4 April 2013
Implementing the National Development Plan (NDP), and achieving its objectives of radically reduced poverty and inequality, crucially requires the development of a competent, professional civil service, National Planning Minister Trevor Manuel told a conference of senior government ministers and managers in Pretoria on Wednesday.
In a hard-hitting speech, Manuel said the NDP made it a key priority for South Africa to build a capable developmental state, noting that in such a state “the civil servant is professional, skilled, adequately rewarded but humble. Humility towards the poor is the greatest attribute of a civil servant.
“Let me state unequivocally that public service is a calling and a responsibility,” Manuel said. “It is a choice exercised. We choose to serve and accept that we will be comfortable, or we enter the private sector in pursuit of wealth – we cannot do both.”
Manuel said there was “broad consensus across the political spectrum” on the need for a professional and competent civil service, and that the NDP contained clear principles for developing such a service.
“They include the need for accountability, for professionalism, for service to the citizenry, for being neutral in relation to party-political contestation, for public servants to be dynamic change agents seeking to change society while adhering to the law at all times, for public servants to be prudent with the use of public funds and to be responsible stewards of the public’s trust.”
Apartheid ‘no longer an excuse’
The government, Manuel said, could not continue to blame apartheid for its delivery failures. “For almost two decades, the public has been patient in the face of mediocre services. The time for change, for a ruthless focus on implementation, has come.”
The NDP’s proposals for improving the public service – proposals on strengthening accountability chains, building capacity, and managing the political administrative interface – were “practical proposals that can be acted upon immediately.
“Many of them do not require legal changes or policy prescriptions. They simply require a commitment to common sense and to getting things right.”
It started, Manuel said, with establishing and strengthening accountability chains, with making it clear at all levels “who is accountable for what” and “what to do when things go wrong”.
Establishing clear accountability chains was made more difficult, Manuel said, by South Africa’s intergovernmental system, which saw services being delivered “by many different people in many different entities, in a complex system that frequently covers more than one sphere of government”.
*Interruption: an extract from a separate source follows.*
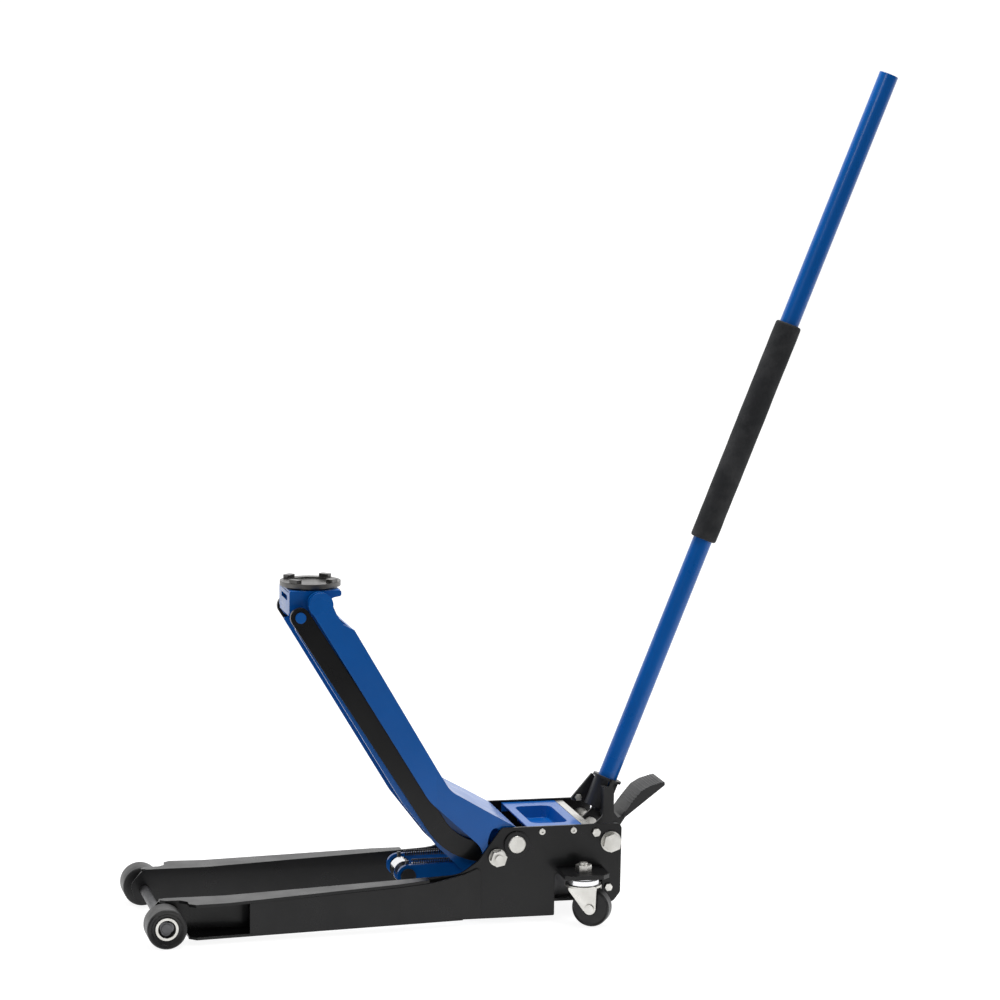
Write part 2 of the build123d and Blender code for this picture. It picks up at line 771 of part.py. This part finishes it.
leg_outline = rounded(
    [(-18, 59.5, 2), (-18, 52, 4), (4, 24, 0), (13, 18.5, 0), (22, 26, 0), (23, 59.5, 2)]
)
leg_outline = leg_outline + disc((caster_trail, caster_radius), 8.5)
tyre_profile = [
    (4 + running, -12),
    (9, -12),
    (9, -9.5),
    (23, -9.5),
    (25.5, -11),
    (27, -8),
    (27, 8),
    (25.5, 11),
    (23, 9.5),
    (9, 9.5),
    (9, 12),
    (4 + running, 12),
]
for side_name, sign in sides:
    place = Pos(caster_post[0], sign * caster_post[1], 0) * Rot(0, 0, sign * caster_turn)
    with BuildPart() as caster_fork:
        for leg in (-1, 1):
            slab(leg_outline, span(leg, (12.6, 15.2)))
        rod_z(0, 0, 26, 56.6, 59.6)
        with Locations((4, 0, 57.8)):
            Box(34, 30.4, 3.6)
        rod_z(0, 0, 6 + running, 40, 80, Mode.SUBTRACT)
        rod_y((caster_trail, caster_radius), 4, (-20, 20), Mode.SUBTRACT)
    save(place * caster_fork.part, f"caster_fork_{side_name}")
    with BuildPart() as caster_axle:
        rod_y((caster_trail, caster_radius), 4, (-15.2, 15.2))
        for leg in (-1, 1):
            rod_y((caster_trail, caster_radius), 6.5, span(leg, (15.2, 17.4)))
    save(place * caster_axle.part, f"caster_axle_{side_name}")
    with BuildPart() as caster_wheel:
        with BuildSketch(Plane.XY.offset(caster_radius)):
            with BuildLine():
                Polyline(*[(caster_trail + r, w) for r, w in tyre_profile], close=True)
            make_face()
        revolve(axis=Axis((caster_trail, 0, caster_radius), (0, 1, 0)))
    save(place * caster_wheel.part, f"caster_wheel_{side_name}")

# ---------------------------------------------------------------- handle socket, pump drive
with BuildPart() as handle_bolts:
    for sign in (-1, 1):
        rod_y(handle_pivot, 8, span(sign, (24, 92.5)))
        rod_y(handle_pivot, 10, span(sign, (24, 26.4)))
        rod_y(handle_pivot, 11, span(sign, (31.8, 86)))
        slab(disc(handle_pivot, 15) - disc(handle_pivot, 8), span(sign, (90, 92.5)))
        slab(hexagon(handle_pivot, 24, 20), span(sign, (92.5, 102)))
save(handle_bolts.part, "handle_bolts")

yoke_side = rounded(
    [
        (648, 178, 3),
        (648, 136, 10),
        (633, 122, 8),
        (632, 104, 10),
        (634, 78, 7),
        (644, 74, 6),
        (654, 80, 7),
        (658, 106, 12),
        (674, 114, 7),
        (674, 128, 7),
        (664, 140, 12),
        (664, 178, 3),
    ]
)
with BuildPart() as handle_socket:
    for sign in (-1, 1):
        slab(yoke_side, span(sign, (27, 31)))
    with Locations((650.5, 0, 156)):
        Box(5, 58, 44)
    handle_rod(18, 34, 80)
    handle_rod(21.5, 76.4, 80)
    fin = rounded([(643, 190, 2), (612, 154, 2), (614, 150, 2), (642, 148, 2), (660, 168, 2)])
    slab(fin, (14, 19))
    handle_rod(handle_radius + 0.08, 10, 100, Mode.SUBTRACT)
    with Locations((*(on_handle(72)[0], -20), on_handle(72)[1])):
        Box(2.6, 20, 20, rotation=(0, handle_lean, 0), mode=Mode.SUBTRACT)
    rod_y(handle_pivot, 8 + running, (-40, 40), Mode.SUBTRACT)
    rod_y((644, 84), 4, (-40, 0), Mode.SUBTRACT)
    rod_y(pedal_pivot, 4, (-40, 40), Mode.SUBTRACT)
    rod_y((622, 155), 3, (0, 40), Mode.SUBTRACT)
save(handle_socket.part, "handle_socket")

with BuildPart() as fin_bolt:
    rod_y((622, 155), 3, (12, 21))
    slab(hexagon((622, 155), 9), (10, 14))
save(fin_bolt.part, "fin_bolt")

with BuildPart() as pump_roller:
    rod_y((644, 84), 4, (-31, -9))
    rod_y((644, 84), 7, (-26.6, -9))
save(pump_roller.part, "pump_roller")

with BuildPart() as pump_piston:
    rod_x(*piston_seat, 6, 597, 636.5)
    chamfer(pump_piston.edges().group_by(Axis.X)[-1], 0.8)
save(pump_piston.part, "pump_piston")

with BuildPart() as release_spindle:
    handle_rod(5, spindle_low + 2, spindle_high)
    handle_rod(7, spindle_high - 6, spindle_high + 4)
save(release_spindle.part, "release_spindle")

with BuildPart() as handle_tube:
    handle_rod(handle_radius, 38, handle_length)
    handle_rod(handle_radius - 1.8, 30, handle_length + 10, Mode.SUBTRACT)
save(handle_tube.part, "handle_tube")

with BuildPart() as foam_grip:
    handle_rod(19.5, 451, 785)
    handle_rod(handle_radius + 0.3, 440, 800, Mode.SUBTRACT)
save(foam_grip.part, "foam_grip")

# ---------------------------------------------------------------- foot pedal
pedal_side = rounded(
    [
        (676, 132, 2),
        (690, 151, 10),
        (705, 169, 8),
        (717, 176, 12),
        (728, 179, 10),
        (740, 182, 1),
        (740, 177, 1),
        (681, 132, 2),
    ]
)
# Fine ribs across the tread: each run's first and last place, and how many.
tread_runs = [((691.5, 151.5), (703.5, 166), 4), ((706, 168.2), (716, 174.3), 3), ((719, 175.6), (738, 181), 5)]
with BuildPart() as foot_pedal:
    slab(pedal_side, (-30, 30))
    pocket = rounded([(700, 158, 2), (707, 165, 2), (731, 174, 1), (731, 164, 1), (700, 140, 1)])
    slab(pocket, (-26, 26), Mode.SUBTRACT)
    lug = rounded([(666, 114.5, 0), (672, 116, 4), (686, 137, 2), (684, 143, 2), (676, 133, 1), (666, 129.5, 0)])
    slab(lug + disc(pedal_pivot, 7.5), (-26.6, 26.6))
    for low, high, ribs in tread_runs:
        for step in range(ribs):
            share = step / ribs
            rib = (low[0] + share * (high[0] - low[0]), low[1] + share * (high[1] - low[1]))
            rod_y(rib, 1.5, (-29, 29))
    rod_y(pedal_pivot, 4 + running, (-40, 40), Mode.SUBTRACT)
save(foot_pedal.part, "foot_pedal")

with BuildPart() as pedal_pin:
    rod_y(pedal_pivot, 4, (-33, 33))
save(pedal_pin.part, "pedal_pin")
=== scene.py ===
"""Looks for the low-profile trolley jack: materials, coil springs, foam grip, studio and camera."""

import json
from math import cos, pi, radians, sin

import bpy
from mathutils import Matrix, Vector, noise


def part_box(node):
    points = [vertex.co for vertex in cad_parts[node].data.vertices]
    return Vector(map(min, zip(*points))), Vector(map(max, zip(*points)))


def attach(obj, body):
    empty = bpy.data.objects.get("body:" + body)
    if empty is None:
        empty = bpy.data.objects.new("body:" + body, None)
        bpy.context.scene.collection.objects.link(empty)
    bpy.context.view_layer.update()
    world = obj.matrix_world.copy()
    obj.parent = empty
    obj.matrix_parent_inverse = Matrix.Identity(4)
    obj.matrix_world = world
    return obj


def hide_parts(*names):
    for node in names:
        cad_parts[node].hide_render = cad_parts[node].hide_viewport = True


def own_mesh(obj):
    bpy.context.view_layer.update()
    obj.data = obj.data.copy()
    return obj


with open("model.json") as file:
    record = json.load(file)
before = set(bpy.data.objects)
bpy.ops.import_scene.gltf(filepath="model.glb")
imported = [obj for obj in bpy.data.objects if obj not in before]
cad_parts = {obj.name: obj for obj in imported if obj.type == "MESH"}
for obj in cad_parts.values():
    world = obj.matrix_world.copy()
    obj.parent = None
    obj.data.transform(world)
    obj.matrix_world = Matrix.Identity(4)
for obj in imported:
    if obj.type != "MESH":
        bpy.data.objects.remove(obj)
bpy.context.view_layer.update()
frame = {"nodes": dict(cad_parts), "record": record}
nodes = frame["nodes"]

AXLE_X = -0.525106


# ---------------------------------------------------------------- shader helpers
def new_material(name):
    material = bpy.data.materials.new(name)
    material.use_nodes = True
    tree = material.node_tree
    shader = tree.nodes["Principled BSDF"]
    return material, tree, shader


def noise_node(tree, scale, detail=4.0, rough=0.55, stretch=(1, 1, 1)):
    """A noise texture fixed to the piece."""
    place = tree.nodes.new("ShaderNodeTexCoord")
    mapping = tree.nodes.new("ShaderNodeMapping")
    texture = tree.nodes.new("ShaderNodeTexNoise")
    mapping.inputs["Scale"].default_value = stretch
    texture.inputs["Scale"].default_value = scale
    texture.inputs["Detail"].default_value = detail
    texture.inputs["Roughness"].default_value = rough
    tree.links.new(place.outputs["Object"], mapping.inputs["Vector"])
    tree.links.new(mapping.outputs["Vector"], texture.inputs["Vector"])
    return texture.outputs["Fac"]


def spread(tree, value, low, high, start=0.3, end=0.7):
    """Maps a texture value onto a range."""
    node = tree.nodes.new("ShaderNodeMapRange")
    node.inputs["From Min"].default_value = start
    node.inputs["From Max"].default_value = end
    node.inputs["To Min"].default_value = low
    node.inputs["To Max"].default_value = high
    tree.links.new(value, node.inputs["Value"])
    return node.outputs["Result"]


def mix_colour(tree, factor, first, second):
    node = tree.nodes.new("ShaderNodeMix")
    node.data_type = "RGBA"
    tree.links.new(factor, node.inputs["Factor"])
    node.inputs["A"].default_value = (*first, 1)
    node.inputs["B"].default_value = (*second, 1)
    return node.outputs["Result"]


def relief(tree, shader, height, strength, distance, edge=0.0):
    """Surface relief, with softened edges where edge is a radius."""
    bump = tree.nodes.new("ShaderNodeBump")
    bump.inputs["Strength"].default_value = strength
    bump.inputs["Distance"].default_value = distance
    tree.links.new(height, bump.inputs["Height"])
    if edge > 0:
        bevel = tree.nodes.new("ShaderNodeBevel")
        bevel.samples = 6
        bevel.inputs["Radius"].default_value = edge
        tree.links.new(bevel.outputs["Normal"], bump.inputs["Normal"])
    tree.links.new(bump.outputs["Normal"], shader.inputs["Normal"])


def paint(name, colour, deep, dust, rough, coat, edge=0.0012):
    """Sprayed paint with slight orange peel and a thin veil of dust."""
    material, tree, shader = new_material(name)
    shade = mix_colour(tree, spread(tree, noise_node(tree, 9, 3), 0, 1), colour, deep)
    veil = tree.nodes.new("ShaderNodeMix")
    veil.data_type = "RGBA"
    tree.links.new(spread(tree, noise_node(tree, 46, 8, 0.7), 0, 0.22, 0.5, 0.85), veil.inputs["Factor"])
    tree.links.new(shade, veil.inputs["A"])
    veil.inputs["B"].default_value = (*dust, 1)
    tree.links.new(veil.outputs["Result"], shader.inputs["Base Color"])
    rough_map = spread(tree, noise_node(tree, 22, 6), rough - 0.05, rough + 0.08)
    tree.links.new(rough_map, shader.inputs["Roughness"])
    shader.inputs["Specular IOR Level"].default_value = 0.25
    shader.inputs["Coat Weight"].default_value = coat
    shader.inputs["Coat Roughness"].default_value = 0.08
    relief(tree, shader, noise_node(tree, 420, 2), 0.1, 0.0004, edge)
    return material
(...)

There was a particular need for clearer lines of responsibility when it came to housing, transport, water and sanitation services. “In particular, housing and transport planning should be the responsibility of municipal government.”
Accountability ‘to people, not to ruling party’
South Africa’s political-administrative interface was also in many cases a source of confusion for civil servants, Manuel said. The problem was not political appointments as such, but the “blurred accountability” that came with political appointments.
“No matter how you were appointed, no matter who appointed you, you are not accountable to the ruling party. You are civil servants who are meant to serve all citizens irrespective of political persuasion.
“This new approach may come as a surprise to you. It may also come as a surprise to your political principals. However, without a professional civil service rewarded for their competence and commitment to the Constitution, we do not stand any chance of transforming South Africa.”
Another area where “the lines have become blurred” was in relation to supply chain management, Manuel said. When it came to making to awarding state procurement tenders, “the law requires you to put value for money ahead of any other requirement”.
State tenders: ‘value for money comes first’
There was a legal framework within which black economic empowerment (BEE) could be taken into account, Manuel said. BEE was “not an excuse to award tenders to friends or politically connected persons simply because they are black and were oppressed.
“The public loses trust in government when it reads reports that we spend billions on contracts to politically connected people who deliver poor quality services. Let us be hard on ourselves; whatever else this practice may masquerade as, it is not empowerment, it is theft.
“There should be no blurred lines,” Manuel said. “As civil servants and as public representatives, we must act in accordance with the law, regardless of what may appear to be expedient, or shaped by pressures exerted on us.
“Let us commit to strengthen that which is correct, that which is focused on measurable improvements in the quality of life and services to citizens. More importantly, let us carry ourselves with pride, in the knowledge that we are servants of our people.”